Available data =
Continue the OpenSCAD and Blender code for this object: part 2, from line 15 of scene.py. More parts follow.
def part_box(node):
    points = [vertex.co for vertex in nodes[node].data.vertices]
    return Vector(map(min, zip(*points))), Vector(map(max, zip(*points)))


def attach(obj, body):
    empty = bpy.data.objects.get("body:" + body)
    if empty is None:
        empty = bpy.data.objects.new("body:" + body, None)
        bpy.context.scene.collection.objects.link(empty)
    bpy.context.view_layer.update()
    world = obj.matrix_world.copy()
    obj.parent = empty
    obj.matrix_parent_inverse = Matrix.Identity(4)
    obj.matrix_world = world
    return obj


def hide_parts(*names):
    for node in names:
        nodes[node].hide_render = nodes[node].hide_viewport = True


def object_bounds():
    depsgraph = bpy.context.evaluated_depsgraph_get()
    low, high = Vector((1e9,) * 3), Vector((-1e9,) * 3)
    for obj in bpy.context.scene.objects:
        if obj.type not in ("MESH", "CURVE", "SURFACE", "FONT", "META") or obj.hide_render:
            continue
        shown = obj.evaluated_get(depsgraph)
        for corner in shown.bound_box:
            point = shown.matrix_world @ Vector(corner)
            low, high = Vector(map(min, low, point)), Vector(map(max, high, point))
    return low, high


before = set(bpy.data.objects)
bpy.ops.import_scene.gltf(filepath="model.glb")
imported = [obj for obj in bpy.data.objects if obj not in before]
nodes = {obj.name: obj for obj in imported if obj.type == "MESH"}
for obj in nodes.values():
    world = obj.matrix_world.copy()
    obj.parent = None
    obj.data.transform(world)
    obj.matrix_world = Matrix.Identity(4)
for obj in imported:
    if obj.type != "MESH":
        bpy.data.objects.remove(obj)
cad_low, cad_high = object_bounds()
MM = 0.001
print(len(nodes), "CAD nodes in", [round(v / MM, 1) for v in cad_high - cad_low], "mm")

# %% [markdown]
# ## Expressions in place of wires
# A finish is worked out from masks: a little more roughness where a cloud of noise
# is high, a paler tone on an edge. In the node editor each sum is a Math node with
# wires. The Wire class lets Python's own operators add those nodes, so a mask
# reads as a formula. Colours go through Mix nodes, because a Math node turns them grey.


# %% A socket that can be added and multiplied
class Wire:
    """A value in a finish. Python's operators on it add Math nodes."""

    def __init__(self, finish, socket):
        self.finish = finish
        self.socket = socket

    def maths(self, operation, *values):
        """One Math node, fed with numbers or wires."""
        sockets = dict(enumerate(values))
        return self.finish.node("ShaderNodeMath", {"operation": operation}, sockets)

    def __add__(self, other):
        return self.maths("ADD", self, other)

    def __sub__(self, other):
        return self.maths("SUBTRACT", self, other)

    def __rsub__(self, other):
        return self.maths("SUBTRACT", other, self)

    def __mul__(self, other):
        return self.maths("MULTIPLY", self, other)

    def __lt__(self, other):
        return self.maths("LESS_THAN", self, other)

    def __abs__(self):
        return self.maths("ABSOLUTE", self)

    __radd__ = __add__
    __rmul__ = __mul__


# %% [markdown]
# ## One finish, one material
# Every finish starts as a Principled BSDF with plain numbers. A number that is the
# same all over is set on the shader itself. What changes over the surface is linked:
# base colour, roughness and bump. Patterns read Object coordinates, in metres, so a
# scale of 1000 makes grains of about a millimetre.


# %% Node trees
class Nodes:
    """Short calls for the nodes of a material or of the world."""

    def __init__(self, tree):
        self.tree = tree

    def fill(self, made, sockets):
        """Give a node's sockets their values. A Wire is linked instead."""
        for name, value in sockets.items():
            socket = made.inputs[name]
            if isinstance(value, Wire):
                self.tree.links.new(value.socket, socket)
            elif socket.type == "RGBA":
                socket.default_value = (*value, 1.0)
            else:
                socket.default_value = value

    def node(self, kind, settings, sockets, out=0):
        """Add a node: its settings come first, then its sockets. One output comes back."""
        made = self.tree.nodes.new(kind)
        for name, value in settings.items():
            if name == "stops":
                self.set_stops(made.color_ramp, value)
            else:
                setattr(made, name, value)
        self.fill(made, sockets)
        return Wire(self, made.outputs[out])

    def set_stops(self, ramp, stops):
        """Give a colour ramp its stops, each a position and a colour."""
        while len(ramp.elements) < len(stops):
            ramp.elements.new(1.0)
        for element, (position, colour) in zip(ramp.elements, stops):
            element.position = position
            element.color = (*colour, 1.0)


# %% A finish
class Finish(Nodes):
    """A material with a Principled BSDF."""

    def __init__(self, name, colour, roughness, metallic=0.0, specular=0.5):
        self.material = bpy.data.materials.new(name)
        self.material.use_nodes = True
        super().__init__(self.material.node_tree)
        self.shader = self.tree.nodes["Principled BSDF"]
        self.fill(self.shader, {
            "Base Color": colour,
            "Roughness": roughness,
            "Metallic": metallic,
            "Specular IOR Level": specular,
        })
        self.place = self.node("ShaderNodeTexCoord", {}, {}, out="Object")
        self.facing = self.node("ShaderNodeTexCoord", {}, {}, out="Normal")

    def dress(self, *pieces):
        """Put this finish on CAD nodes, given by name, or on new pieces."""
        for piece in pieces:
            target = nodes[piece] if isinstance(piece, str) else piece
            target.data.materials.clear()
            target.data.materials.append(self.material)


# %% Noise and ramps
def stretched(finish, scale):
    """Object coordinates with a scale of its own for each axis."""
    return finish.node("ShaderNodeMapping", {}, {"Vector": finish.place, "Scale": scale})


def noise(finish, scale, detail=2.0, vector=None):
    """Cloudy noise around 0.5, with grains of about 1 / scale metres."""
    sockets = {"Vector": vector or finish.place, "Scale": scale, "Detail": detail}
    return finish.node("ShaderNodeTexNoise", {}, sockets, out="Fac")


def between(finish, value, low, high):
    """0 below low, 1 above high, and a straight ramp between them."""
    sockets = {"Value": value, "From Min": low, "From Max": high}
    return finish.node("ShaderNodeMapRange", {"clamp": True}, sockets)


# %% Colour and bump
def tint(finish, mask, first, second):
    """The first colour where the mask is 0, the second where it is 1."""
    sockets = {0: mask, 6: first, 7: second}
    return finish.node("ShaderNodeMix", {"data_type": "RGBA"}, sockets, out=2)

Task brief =
Repeat, exactly and only, the lines from the beginning of the material through the line that contains "before = set(bpy.data.objects)".

Result of this exercise =
Continue the OpenSCAD and Blender code for this object: part 2, from line 15 of scene.py. More parts follow.
def part_box(node):
    points = [vertex.co for vertex in nodes[node].data.vertices]
    return Vector(map(min, zip(*points))), Vector(map(max, zip(*points)))


def attach(obj, body):
    empty = bpy.data.objects.get("body:" + body)
    if empty is None:
        empty = bpy.data.objects.new("body:" + body, None)
        bpy.context.scene.collection.objects.link(empty)
    bpy.context.view_layer.update()
    world = obj.matrix_world.copy()
    obj.parent = empty
    obj.matrix_parent_inverse = Matrix.Identity(4)
    obj.matrix_world = world
    return obj


def hide_parts(*names):
    for node in names:
        nodes[node].hide_render = nodes[node].hide_viewport = True


def object_bounds():
    depsgraph = bpy.context.evaluated_depsgraph_get()
    low, high = Vector((1e9,) * 3), Vector((-1e9,) * 3)
    for obj in bpy.context.scene.objects:
        if obj.type not in ("MESH", "CURVE", "SURFACE", "FONT", "META") or obj.hide_render:
            continue
        shown = obj.evaluated_get(depsgraph)
        for corner in shown.bound_box:
            point = shown.matrix_world @ Vector(corner)
            low, high = Vector(map(min, low, point)), Vector(map(max, high, point))
    return low, high


before = set(bpy.data.objects)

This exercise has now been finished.